Syracuse is situated on the Ionian coastline of Italy and has access to the sparkling blue waters of the Ionian Sea. Temperatures in the summer can reach heights us Brits can only ever dream of, so Syracuse might be one to check out if you’re a fan of warm, seaside holidays.

9. Toulouse – France

Toulouse may not be considered hidden away or unknown, but most holidays don’t include it in their itinerary, despite it being the fourth largest French city.

Toulouse is packed with a varied list of things to do. Historic and archaeological sites like the city hall, Basilica, and stone bridges over the river come twinned with a modern Japanese garden and a space centre for a fulfilling travel experience.
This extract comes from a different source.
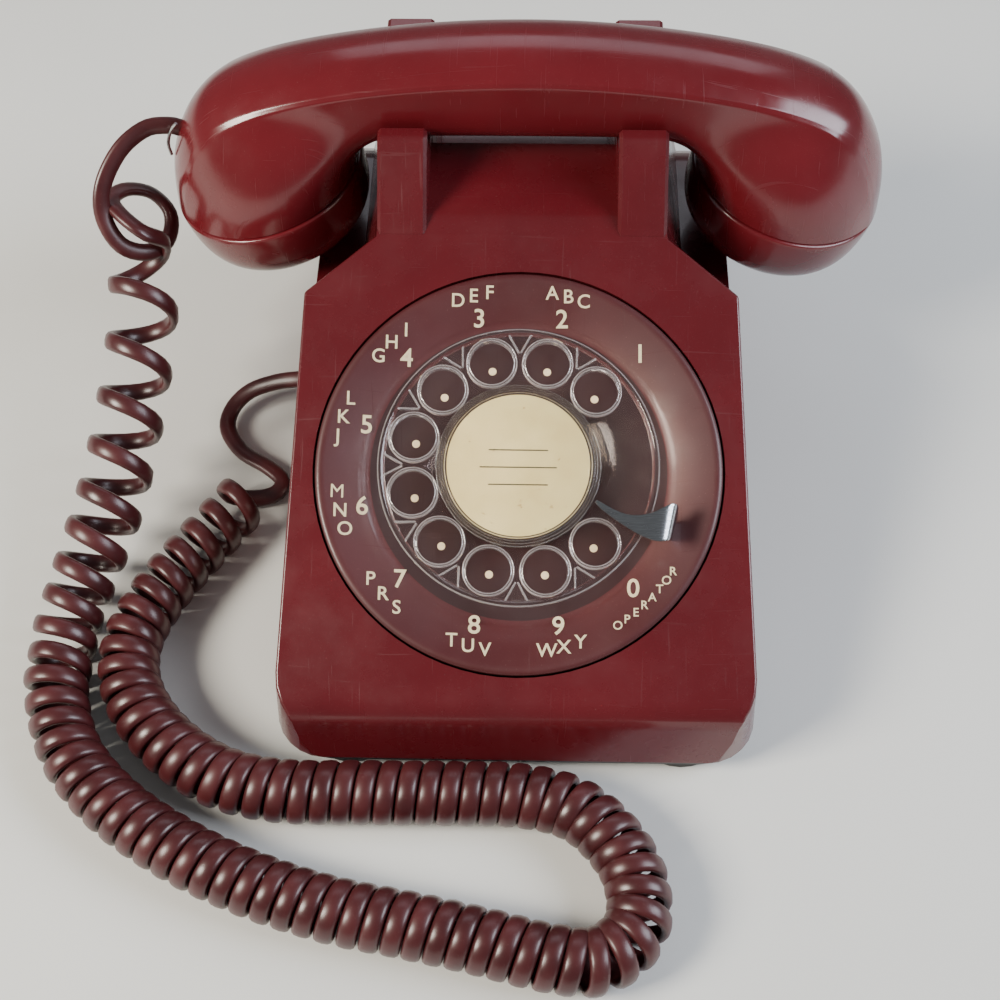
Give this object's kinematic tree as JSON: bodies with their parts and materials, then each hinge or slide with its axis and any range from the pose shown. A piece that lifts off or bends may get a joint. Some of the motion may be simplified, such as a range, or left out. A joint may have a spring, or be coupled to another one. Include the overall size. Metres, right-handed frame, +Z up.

France is also known for its food and is probably one of the reasons you chose to visit in the first place. Luckily, Toulouse is not short on options for fancy cuisine and French fine dining, either.

10. Trier – Germany

Trier is Germany’s oldest city and was founded in 16 BC by the Roman Emperor Augustine. To this day, Trier retains much of its Roman history. It houses the Black Gate (the largest Roman gate north of the Alps), Germany’s oldest church, and the Imperial Baths – a traditional Roman bathhouse.

Throughout the city, you will find a beautiful mix of Roman and German architecture, and it is situated near the Luxembourg border. Indeed, it’s close enough that you can catch a bus between the two if you fancy a day trip away.

Also, Karl Marx was born here, and you can visit his house which has since been turned into a museum.